As to the broader issue of the use of material non-public information by elected officials, Nagy asserted that the Stock Act did not resolve the access that state officials have to inside information, or the ability, even on a federal level, to purchase real estate, or any other property not constituting a security, using material non-public information. Because an elected official’s self-serving use of material non-public information to profit from real estate has already been prosecuted, federal prosecutors should be able to draw upon an analogy from corporate law.

Regarding financial conflicts of interests and the widespread practice of holding personal investments in companies that are the subject of legislation, Nagy noted that members of Congress continue to own interests in companies directly affected by legislation, and disproportionately own interests in industries under their purview. Despite well-established fiduciary principles, Congress’ internal rules insulate financial conflict of interest practices.

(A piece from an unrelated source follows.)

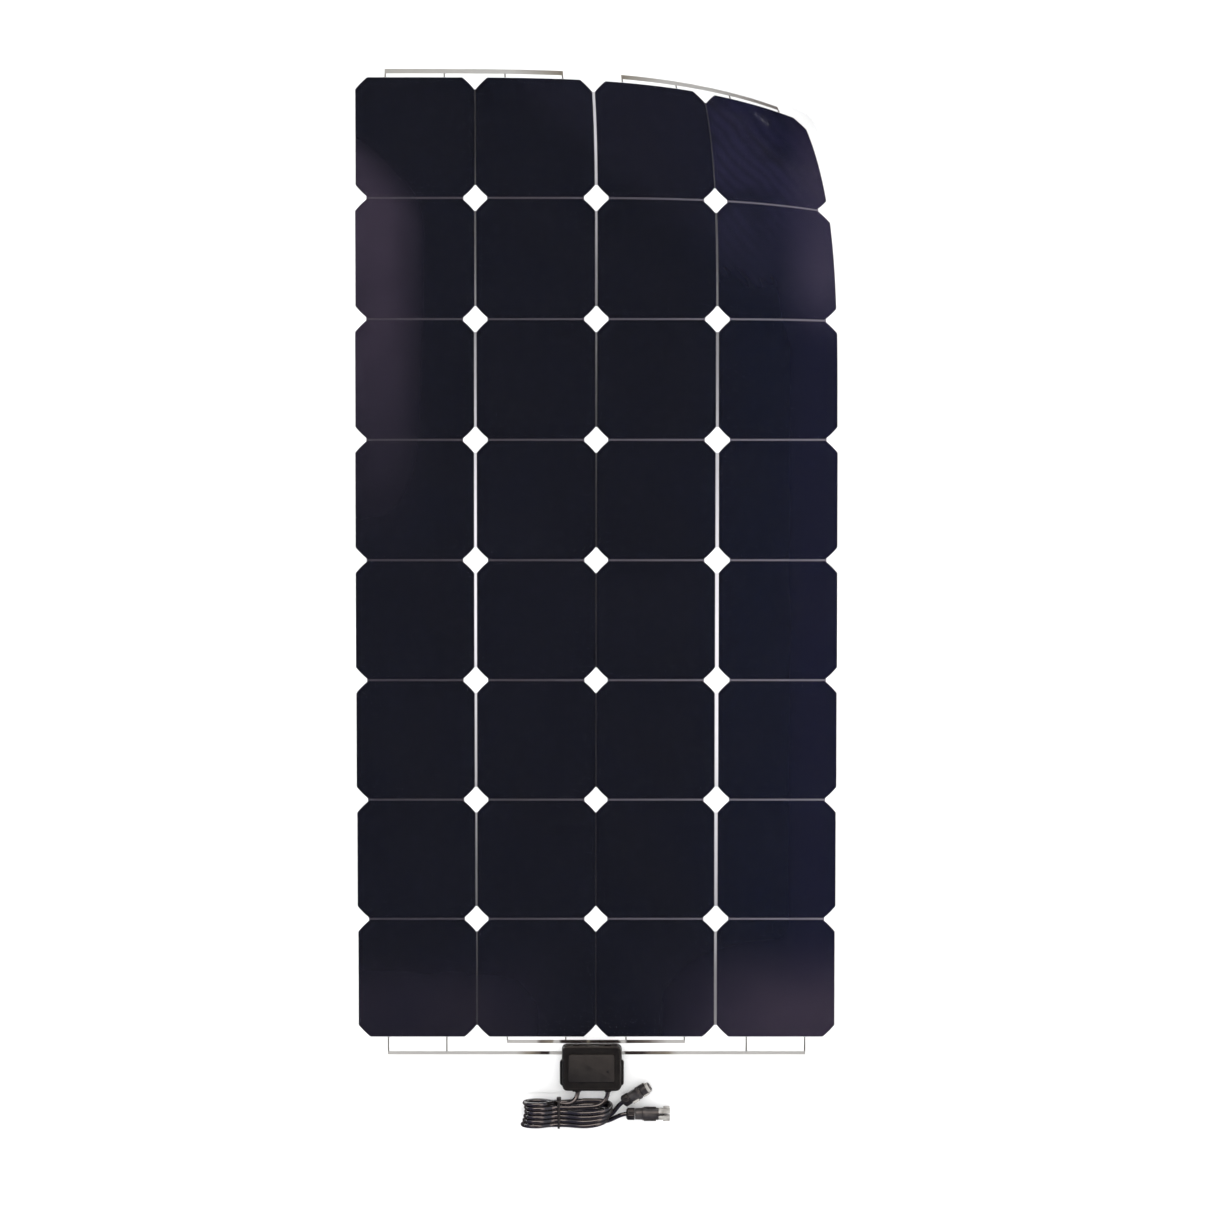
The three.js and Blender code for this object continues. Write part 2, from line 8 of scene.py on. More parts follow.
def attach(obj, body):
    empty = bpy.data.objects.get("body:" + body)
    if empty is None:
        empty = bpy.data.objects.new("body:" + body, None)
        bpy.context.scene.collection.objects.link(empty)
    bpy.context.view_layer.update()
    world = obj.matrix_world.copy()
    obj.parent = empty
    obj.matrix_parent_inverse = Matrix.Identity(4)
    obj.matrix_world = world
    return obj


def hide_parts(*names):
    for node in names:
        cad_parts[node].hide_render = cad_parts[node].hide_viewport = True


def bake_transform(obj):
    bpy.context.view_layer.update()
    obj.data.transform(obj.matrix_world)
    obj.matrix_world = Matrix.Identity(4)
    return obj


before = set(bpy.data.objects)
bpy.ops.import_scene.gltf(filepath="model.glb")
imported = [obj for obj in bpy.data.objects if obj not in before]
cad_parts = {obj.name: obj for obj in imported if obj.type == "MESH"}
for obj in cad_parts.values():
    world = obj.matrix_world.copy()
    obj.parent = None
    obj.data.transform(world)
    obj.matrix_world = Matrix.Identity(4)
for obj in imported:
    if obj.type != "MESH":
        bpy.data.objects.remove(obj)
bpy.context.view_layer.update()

# A flexible solar sheet with one corner curled up. Lengths below are in millimetres, as in the CAD
# source, and become metres where meshes and curves are made.
MM = 0.001


def share_of(value, low, high):
    return min(1.0, max(0.0, (value - low) / (high - low)))


def smooth(share):
    return share * share * (3 - 2 * share)


def eased(share):
    return (1 - math.cos(math.pi * min(1.0, max(0.0, share)))) / 2


# ---------- Camera ----------

# The view is from far above, a little from the curled end, with the sheet's length up the picture.
CAMERA_TILT = math.radians(4)
CAMERA_DISTANCE = 5.2
CAMERA_TARGET = Vector((0.0111, -0.0306, 0))

camera_data = bpy.data.cameras.new("camera")
camera_data.sensor_width = 36
camera_data.lens = 146
camera_data.clip_end = 100
camera = bpy.data.objects.new("camera", camera_data)
camera.rotation_euler = Euler((-CAMERA_TILT, 0, 0))
camera.location = CAMERA_TARGET + CAMERA_DISTANCE * Vector(
    (0, math.sin(CAMERA_TILT), math.cos(CAMERA_TILT))
)
bpy.context.collection.objects.link(camera)
bpy.context.scene.camera = camera


# ---------- Leads ----------

# Both leads are folded together into a hank of six upright loops that stand side by side. The left
# lead is in planes 0, 2 and 4, counted away from the box, and the right lead in planes 1, 3 and 5.
LEAD_RADIUS = 2.3
LEAD_HEIGHT = 8.4
EXIT_Y = -546.6
EXIT_X = {"left": -20, "right": 12}
PLANE_Y = [-556.3 - 2 * LEAD_RADIUS * plane for plane in range(6)]
HANK_MIDDLE = 16.1
FOLD = 13.8
NECK = 4.5
TIE_X = -40
TIE_HALF = 2
NECK_LENGTH = 27
LEFT_CENTRE = [-63.1, -61.9, -61.7, -62.4, -63.2, -64.9]
LEFT_FOLD = [13.4, 13.2, 13.3, 13.4, 13.6, 13.8]
RIGHT_CENTRE = [1.7, 1.7, -1.0, -2.5]
CONNECTOR = {
    "left": {"at": (28, -557, 7.4), "heading": 31.4, "pitch": 7},
    "right": {"at": (31.6, -569.8, 7.4), "heading": 0, "pitch": 0},
}


def half_height(x):
    """Half the height between the runs' centrelines, to the right of the tie."""
    return NECK + (FOLD - NECK) * eased((x - TIE_X - TIE_HALF) / NECK_LENGTH)


def run(x_from, x_to, side):
    """One run between the tie and the right-hand folds, along the top (1) or the bottom (-1)."""
    count = max(2, round(abs(x_to - x_from) / 4))
    xs = [x_from + (x_to - x_from) * i / count for i in range(count + 1)]
    return [(x, HANK_MIDDLE + side * half_height(x)) for x in xs]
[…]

In the corporate context, statutory provisions allow for three ways to justify an interested director transaction: (1) full disclosure and approval by disinterested directors; (2) approval by a majority of disinterested directors; (3) entire fairness to stockholders.

For government fiduciaries in the executive branch, there are strict regulations that mostly exceed the prophylactic rules of fiduciary law. 18 U.S.C. 208 is a criminal statute that includes broad anti-conflict regulation. It criminalizes conflicted actions even if it is unlikely that the conflict will influence the executive’s actions. Rather, the mere presence of conflict is sufficient for criminal liability.

In the judiciary, federal judges are prohibited by statute from hearing matters in which their impartiality could be affected. The statute mandates recusal where a judge’s financial interests are implicated, and broadly defines “financial interests” so much so that the ownership of one share of stock is enough to mandate recusal.

Congressional officials, however, are allowed to work and vote on legislation so long as they are not the sole beneficiary. This “sole beneficiary” provision in the rules of Congressional ethics places a gloss on their fiduciary obligations. The commentary to the Congressional rule explains that the rule is intended to be construed narrowly. There is a strong presumption that the lawmaker is working in the public interest and that any personal gain is incidental. Interested directors, however, are not granted any presumption that they are working in the best interests of the stockholders, and the business judgment rule applies only with disinterested transactions. Therefore, Nagy concluded, when personal financial interests are involved, political judgments—at least Congressional judgments—are more insulated than business judgments.

Nagy concluded the lecture by submitting that unlike in other branches of government, however, recusal is not an optimal solution for Congress. Nevertheless, Congress can, and should, prohibit members from holding interests in industries on which committees they serve. Notably, added Nagy, this rule is already applied to committee staffers, who are prohibited from holding interests in industries substantially affected by committee work. A stricter rule would prohibit members of Congress from holding securities interests except for general (mutual) funds.

Upon the conclusion of Nagy’s lecture, Professor Luke Scheuer commented that an outright ban on securities activities for Congressional members sounds attractive because, unlike the corporate context where stockholders can sue as a remedy for director ethical breaches, private suits alleging ethical violations would be problematic in the political sphere. Nagy responded that she has not yet advocated for derivative litigation in politics, but House and Senate rules would empower congressional ethics committee to take action.

In response to a question from Professor James May regarding analogies beyond the corporate context, Nagy noted that the United States is unique in that insider trading regulation is derived from interpretation of anti-fraud statutes, whereas other countries have direct statutory bans. In those jurisdictions that more specifically and explicitly ban uses of material non-public information, public officials can simply be added to the list.

Finally, Professor Lawrence Hamermesh noted that a ban on stock ownership may not face the same challenges as campaign finance laws because there is no First Amendment protections to own stock, whereas campaign contributions are now a form of protected political speech.